1. Filtration: Used to separate an insoluble solid from a liquid (like sand in water). The solid left on the paper is the residue, and the liquid that passes through is the filtrate.
2. Evaporation to Dryness: Used to get a soluble solid from a liquid by boiling away all the water. Warning: Only use this if the solid doesn't decompose (break down) when heated strongly!
3. Crystallisation: A gentler way to get crystals from a solution. You heat the solution until it is saturated (it can't hold any more solid), then let it cool slowly. Pure crystals will grow as it cools.

B. Separating Liquids (Distillation)

1. Simple Distillation: Used to get a pure solvent (liquid) from a solution (e.g., getting pure water from salt water). It works because the liquid boils, turns into steam, and is then cooled back into a liquid in a condenser.
2. Fractional Distillation: Used to separate miscible liquids (liquids that mix completely, like alcohol and water) that have different boiling points. A "fractionating column" is used to help separate them more effectively.
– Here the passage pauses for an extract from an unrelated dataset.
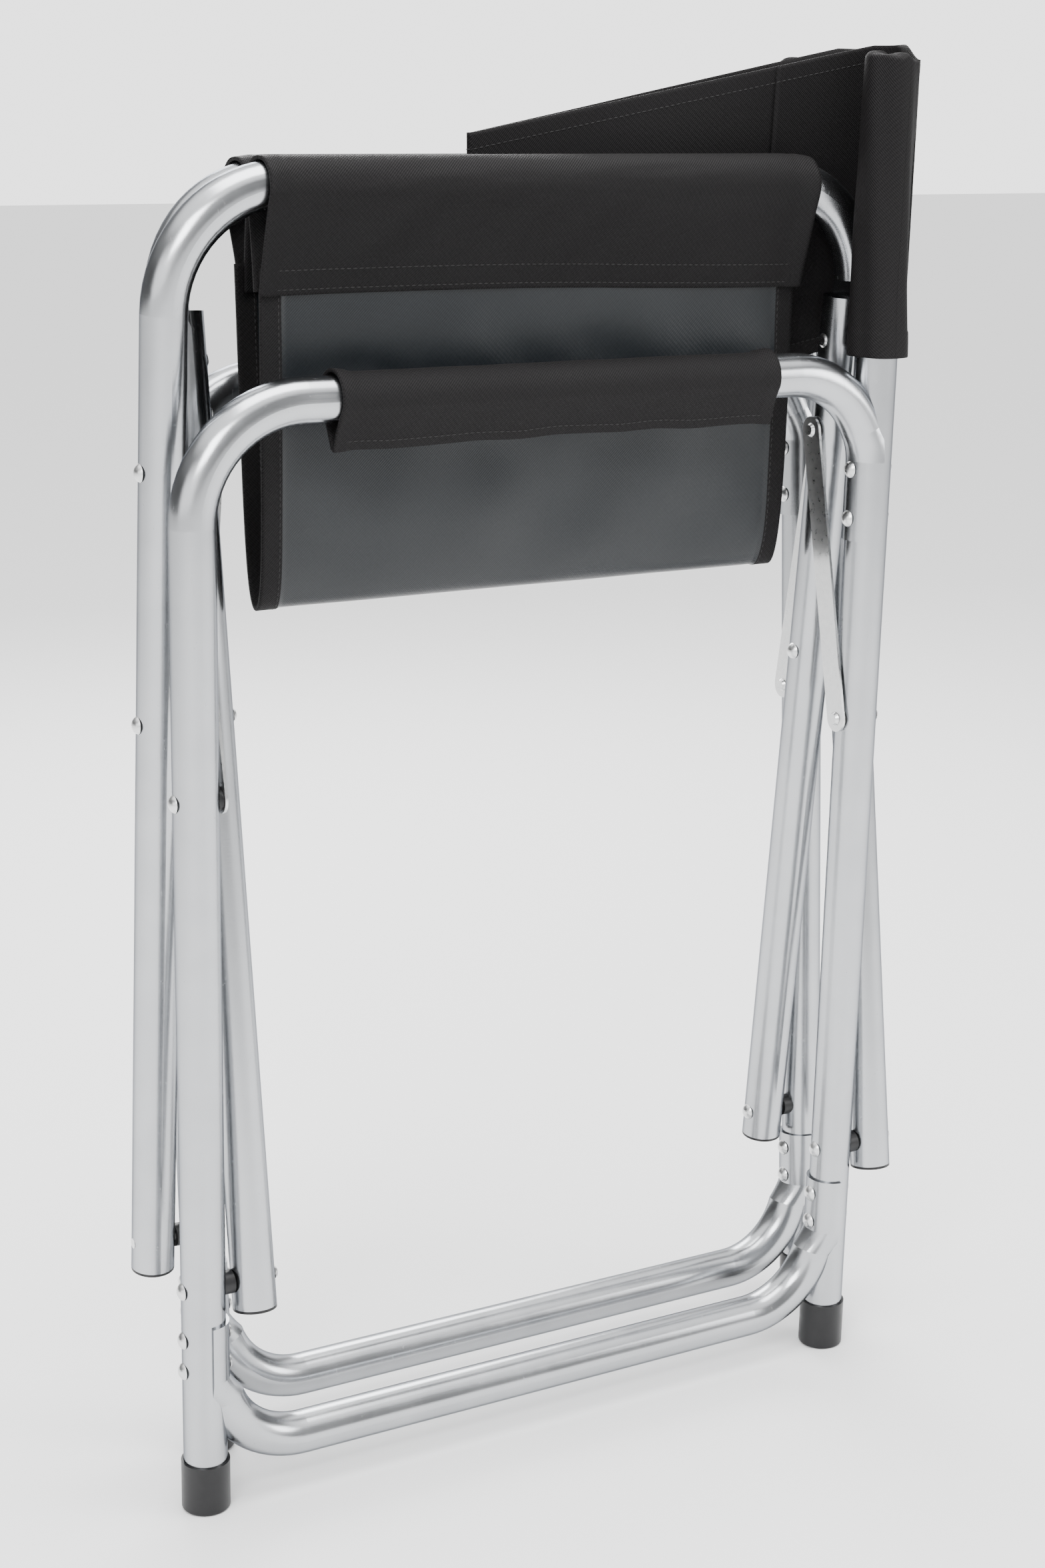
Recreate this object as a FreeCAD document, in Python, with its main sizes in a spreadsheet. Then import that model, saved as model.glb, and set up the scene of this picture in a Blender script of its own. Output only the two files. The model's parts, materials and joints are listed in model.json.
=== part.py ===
"""Folding aluminium camp chair, modelled folded and standing on its feet.

Two side frames (front leg, armrest, back post, lower stretcher) carry two crossed seat
frames.  Each seat frame is one bent tube, its rail and one leg, riveted to a straight leg.
The crossed legs turn on rivets along Y, and four flat links tie them to the side frames.

World axes: +Z up, -Y is the chair's front, +X is the side called near.
Each frame is built in a plane of its own: y runs back from its first leg and z runs up from
the bottom pivot.  A placement then leans it and stands it in the chair.
"""
import FreeCAD, Part
import math
import os

import Sketcher
from FreeCAD import Placement, Rotation, Vector

# alias, value in millimetres or degrees, meaning
DIMENSIONS = [
    ("tube_radius", 12.5, "outer radius of every frame tube"),
    ("tube_bore", 11.2, "inner radius of every frame tube"),
    ("frame_depth", 429.0, "front leg axis to rear leg axis within one frame"),
    ("layer_pitch", 30.0, "Y distance between two tubes that cross side by side"),
    ("folded_gap", 75.2, "X distance between the side frames at the bottom pivots"),
    ("leg_drop", 136.4, "bottom pivot to the foot's underside along a side leg"),
    ("centre_shift", 3.5, "the chair's middle lies behind the middle of its legs by"),
    ("side_lean", 2.38, "outward lean of each folded side frame, degrees"),
    ("cross_pivot", 316.9, "bottom pivot to crossing pivot along a seat leg"),
    ("link_high", 455.4, "bottom pivot to link rivet along a seat leg"),
    ("link_low", 282.0, "bottom pivot to link rivet along a side leg"),
    ("arm_level", 490.0, "bottom pivot to armrest axis along the side frame"),
    ("arm_bend", 62.0, "radius of the armrest's front bend"),
    ("arm_rear_bend", 58.0, "radius of the armrest's rear bend"),
    ("arm_offset", 1.8, "armrest's rear bend ends in front of the post's axis by"),
    ("arm_bend_end", 457.0, "height where the armrest's round tube ends"),
    ("arm_lap_start", 438.0, "upper end of the armrest's lap on the post"),
    ("arm_lap_end", 391.0, "lower end of the armrest's lap on the post"),
    ("arm_rivet_high", 433.0, "upper lap rivet of the armrest"),
    ("arm_rivet_low", 404.0, "lower lap rivet of the armrest"),
    ("post_top", 662.0, "top of the back post above the bottom pivot"),
    ("rail_level", 602.9, "bottom pivot to seat rail axis along the leg"),
    ("rail_bend", 65.0, "radius of both seat rail bends"),
    ("rail_offset", 7.0, "seat rail's end bend stands behind the lapped leg's axis by"),
    ("rail_bend_end", 546.0, "height where the seat rail's round tube ends"),
    ("rail_lap_start", 526.0, "upper end of the seat rail's lap on its leg"),
    ("rail_lap_end", 468.0, "lower end of the seat rail's lap on its leg"),
    ("rail_rivet_high", 509.0, "upper lap rivet of the seat rail"),
    ("rail_rivet_low", 481.0, "lower lap rivet of the seat rail"),
    ("lapped_leg_top", 535.0, "top of the straight lapped leg"),
    ("leg_tail", 16.5, "seat leg's length below its bottom pivot"),
    ("plug_flange", 1.6, "flange thickness of the plug in a seat leg's end"),
    ("plug_depth", 14.0, "depth of the plug in a seat leg's end"),
    ("stretcher_drop", 105.3, "stretcher axis below the bottom pivot"),
    ("stretcher_bend", 52.0, "radius of both stretcher bends"),
    ("stretcher_offset", 8.0, "stretcher's bends end inside the legs' axes by"),
    ("stretcher_bend_end", 69.0, "depth below the pivot where the stretcher's round tube ends"),
    ("stretcher_lap_start", 54.5, "lower end of the stretcher's lap, below the pivot"),
    ("stretcher_lap_end", 20.0, "upper end of the stretcher's lap, below the pivot"),
    ("stretcher_rivet_low", 49.0, "lower lap rivet of the stretcher, below the pivot"),
    ("stretcher_rivet_high", 30.0, "upper lap rivet of the stretcher, below the pivot"),
    ("lap_radius", 14.3, "outer radius of a pressed lap"),
    ("foot_radius", 13.9, "outer radius of a foot cap"),
    ("foot_height", 30.0, "height of a foot cap"),
    ("foot_base", 4.0, "floor thickness of a foot cap"),
    ("foot_round", 1.5, "rounding of a foot cap's bottom edge"),
    ("fit_gap", 0.05, "radial clearance of rivets in holes, and of caps and laps on tubes"),
    ("run_gap", 0.3, "clearance between faces that turn against each other"),
    ("pin_radius", 3.0, "shank radius of a pivot rivet"),
    ("rivet_radius", 2.4, "shank radius of a lap rivet"),
    ("head_radius", 5.0, "rivet head radius"),
    ("head_height", 3.0, "rivet head height"),
    ("tail_radius", 4.2, "radius of a rivet's rolled end"),
    ("tail_height", 1.6, "height of a rivet's rolled end"),
    ("flat_tail", 0.8, "height of the rail rivets' rolled ends, which the links pass"),
    ("spacer_radius", 6.7, "radius of the plastic spacers between crossing tubes"),
    ("washer_radius", 6.5, "radius of the plastic washers under the links"),
    ("washer_depth", 0.9, "thickness of the plastic washers under the links"),
    ("link_width", 16.0, "width of a flat link"),
    ("link_depth", 1.6, "thickness of a flat link"),
    ("cloth", 1.6, "thickness of a layer in the cloth solids"),
    ("cloth_gap", 0.3, "clearance of the cloth solids round the tubes"),
    ("seat_length", 347.0, "seat cloth along the rails"),
    ("seat_start", 51.0, "seat cloth starts behind its frame's continuous leg by"),
    ("seat_hem", 57.0, "seat sleeve hangs below the rail axis by"),
    ("seat_fold_level", 509.0, "lowest line of the folded seat above the floor"),
    ("seat_fold_radius", 15.0, "radius of the folded seat's lowest bend"),
    ("arm_sleeve_start", 84.0, "armrest sleeve starts behind the front leg by"),
    ("arm_sleeve_length", 268.0, "length of the armrest sleeve"),
    ("arm_sleeve_hem", 25.5, "armrest sleeve's hem below the armrest axis"),
    ("back_sleeve_low", 499.0, "lower end of the back sleeve above the bottom pivot"),
    ("back_sleeve_high", 667.0, "upper end of the back sleeve above the bottom pivot"),
    ("back_turn_x", 5.5, "X where the folded back cloth turns forward"),
    ("back_turn_gap", 22.5, "back cloth runs behind the post's axis by, where it turns"),
    ("back_turn_round", 5.0, "corner cut where the folded back cloth turns forward"),
    ("back_fold_y", 185.0, "folded edge of the back cloth behind the near front leg"),
    ("back_panel_top", 42.0, "folded edge's top lies lower than the sleeve's top by"),
]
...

Analogy: Imagine a race where the runner with the lowest boiling point reaches the finish line (the condenser) first!

C. Which Method Should I Use?

• Solid-Solid Mixture: Find a solvent that dissolves only one of the solids. Dissolve, filter to remove the undissolved solid, then evaporate/crystallise to get the second solid.
• Solid-Liquid (Insoluble): Filtration.
• Solid-Liquid (Soluble): Crystallisation (for crystals) or Simple Distillation (to keep the liquid).
• Liquid-Liquid (Miscible): Fractional Distillation.

Key Takeaway: Separation methods usually rely on differences in physical properties, like solubility or boiling points.

3. Paper Chromatography

Chromatography is a cool technique used to separate and identify small amounts of substances, like the different dyes in food coloring or ink.

How it works (Step-by-Step):

1. A spot of the mixture is placed on a "start line" (drawn in pencil because pencil lead is insoluble and won't move).
2. The paper is dipped into a solvent (like water or ethanol).
3. The solvent travels up the paper, carrying the substances with it.
4. Substances that are more soluble in the solvent will travel further/faster.

Interpreting the Results:

• Pure Substance: Produces only one spot on the paper.
• Mixture: Produces multiple spots.
• Identity: If two spots travel the same distance from the start line using the same solvent, they are likely the same substance.

Common Mistake to Avoid: Never draw the start line in ink! The ink will dissolve and smudge all over your results. Always use pencil!

Did you know? Chromatography is used by forensic scientists to identify unknown substances at crime scenes!

4. Identifying Purity: Melting and Boiling Points

How do we know if our purification worked? We check the "Physical Constants."

A. Pure Substances

A pure substance has a fixed, sharp melting point and boiling point. For example, pure water always boils at exactly \( 100^{\circ}\text{C} \) and freezes at \( 0^{\circ}\text{C} \) (at standard pressure).

B. The Effect of Impurities

If a substance is impure (dirty), two things happen:
1. Melting Point Decreases: It will melt at a lower temperature than the pure substance.
2. Boiling Point Increases: It will boil at a higher temperature.
3. Range: The substance will melt or boil over a range of temperatures (e.g., melting from \( 75^{\circ}\text{C} \) to \( 80^{\circ}\text{C} \)) rather than at one specific point.

Quick Review Box:
• Pure: Sharp/Fixed melting/boiling point.
• Impure: Lower melting point, higher boiling point, and happens over a "range."

Don't worry if this seems tricky at first! Just remember that impurities "mess up" the perfect boiling and melting points of a substance by stretching them out and shifting them away from the normal values.

Key Takeaway: Checking the melting and boiling points is the most reliable way to test if a chemical is truly pure.